Soil texture is the relative proportion of sand, silt, and clay in a soil. Sand is the 2.0 to 0.05 mm soil fraction, and according to the USDA system is subdivided into five classes (very coarse sand 2.0-1.0 mm, coarse sand 1.0-0.5 mm, medium sand 0.5-0.25 mm, fine sand 0.25-0.1 mm, and very fine sand 0.1-0.05 mm). Silt is the 0.05 to 0.002 mm soil fraction, and clay is the soil fraction which has diameter less than 0.002 mm. Texture changes slowly with time.

Soil containing high amounts of swelling clay favouring the formation of wide and deep cracks during the dry period (photo by C. Kosmas)

Soil texture profoundly affects soil drainage, water holding capacity, soil temperature, soil erosion as well as fertility and productivity. Wind erosion is a major problem when sandy soils are used for crop production in regions with dry seasons. Wind erosion is accelerated when the vegetative cover is removed. Clay holds more water available for plant growth than sandy soils and the presence of water considerably modifies the heat requirements of the soil. Temperature of wet clay soils responds more slowly than that of sandy soils to changes in air temperature in spring and autumn. Clay soils have poor drainage of excess water and may become waterlogged. Soil texture affects soil resistance to erosion. The coarser the soil texture, the smaller the active surface area of the soil particles, and the smaller is the resistance of the soil to erosion. Soil texture usually changes with soil depth but the texture of the soil surface horizon is considered as most important.

Soil texture has a major influence on the form, stability and resiliency of soil structure. As the clay content increases the characteristics of the soil matrix (including stability and form) are increasingly dominated by the characteristics of clay, the nature and quantities of cementing materials.

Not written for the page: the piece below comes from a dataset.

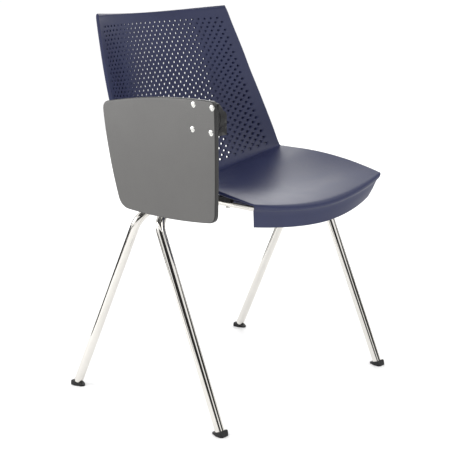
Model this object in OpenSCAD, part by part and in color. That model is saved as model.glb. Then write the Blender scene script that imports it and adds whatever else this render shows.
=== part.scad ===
// Student desk chair. A one-piece moulded shell sits on a chromed tube frame, and a
// writing tablet hangs folded on the sitter's right, on an arm with a flip hinge and
// a swivel. +Z is up, the chair faces -Y and the sitter's right is -X. Millimetres.
// The origin is on the floor, in the middle of the space the chair stands on.

/* [Shell] */
// Height of the seat pan's middle above the floor
seat_z = 452; // [449:1:456]
// Thickness of the moulded shell
shell_t = 4; // [3.5:0.5:5]
// Depth of the turned edge around the shell
rim_t = 7; // [6:1:10]

/* [Leg frames] */
// Outside diameter of the leg, cross and rail tubes
tube_d = 20; // [18:1:20]
// Wall of every tube
tube_wall = 2; // [1.5:0.5:3]
// Half the distance between the feet of one frame, on the tube axes
foot_x = 278; // [270:1:282]
// How far each leg leans in, per millimetre of height
lean_in = 0.02; // [0:0.005:0.02]
// Where the front legs' axes meet the floor
front_foot_y = -215; // [-222:1:-208]
// Where the rear legs' axes meet the floor
rear_foot_y = 221; // [214:1:228]
// Forward slope of the front legs, run over rise
front_slope = 0.435; // [0.42:0.005:0.44]
// Backward slope of the rear legs, run over rise
rear_slope = 0.475; // [0.46:0.005:0.48]
// Height of the cross tubes' axes
cross_z = 430; // [427:1:431]
// Bend radius of the leg frames, on the tube axis
bend_r = 42; // [36:1:46]

/* [Seat rails] */
// Half the distance between the two seat rails
rail_x = 150; // [148:1:156]
// Front end of the seat rails
rail_front_y = -200; // [-204:1:-190]
// Rear end of the seat rails
rail_rear_y = 60; // [52:1:62]
// Place of the front pair of shell screws along the rails
front_screw_y = -120; // [-124:1:-114]
// Place of the rear pair of shell screws along the rails
rear_screw_y = 38; // [34:1:42]

/* [Glides] */
// Width of a glide across the leg
glide_w = 24; // [23:1:26]
// Length of a glide's sole
glide_l = 34; // [33:1:38]
// Height of the leg's end above the floor, on its axis
glide_h = 9; // [9:1:11]

/* [Tablet] */
// Thickness of the writing board
board_t = 10; // [8:1:10]
// Outer face of the hanging board
board_x = -300; // [-301:1:-300]
// Distance between neighbouring board screws
screw_pitch = 48; // [44:1:50]
// Diameter of the bright screw heads
board_screw_head_d = 13; // [11:1:14]

/* [Hinge] */
// Fore-and-aft place of the swivel's axis
swivel_y = -186; // [-188:1:-185]
// Height of the swivel's axis and the flip pin
swivel_z = 647; // [645:1:650]
// Distance from the middle plane to the flip pin
flip_x = -252; // [-253:1:-252]
// Diameter of the round swivel housing
drum_d = 58; // [54:1:60]
// Diameter of the support arm's tube
arm_d = 22; // [20:1:22]

/* [Hidden] */

$fn = 48;
eps = 0.01;
screw_ys = [front_screw_y, rear_screw_y];
navy = [0.13, 0.14, 0.27];
chrome = [0.82, 0.82, 0.84];
black = [0.08, 0.08, 0.09];
board_grey = [0.36, 0.36, 0.37];
bright_steel = [0.85, 0.85, 0.83];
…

Soil crusting is affected by several factors including soil texture. Differential swelling breakdown increases as clay content increases, while slaking decreases as clay contents increase favouring crusting. Mineralogy of the soil clay plays an important role in crust formation. Soils containing high amount of silt, such as those formed on marl deposits, are sensitive to crust formation generating high surface water runoff and sediment loss.

Soils are classified according to their texture in classes, and each textural class have a given range of sand, silt and clay. For practical value in agriculture 12 classes were designated: Sand (S), loamy sand (LS), sandy loam (SL), loam, (L), silt loam (SiL), silt (Si), clay loam (CL), sandy clay loam (SCL), silty clay loam (SiCL), clay (C), silty clay (SiC), and sandy clay (SC). There are small but generally unimportant variations in soil properties within each class and significant differences between classes. The texture is expressed with the use of class name. Four broad groups of classes are recognized: Sands, Silts, Clays and Loams. Sands contain at least 80% sand particles and 15% or less clay particles by weight. Silts contain at least 80% silt and 12% clay particles, respectively. Clays contain at least 35% of clay particles. Loams are mixtures of sand, silt and clay particles that exhibit the properties of those particles in equal proportions. Loam soils have the best combination of physical and chemical properties in terms of cultivation and crop growth.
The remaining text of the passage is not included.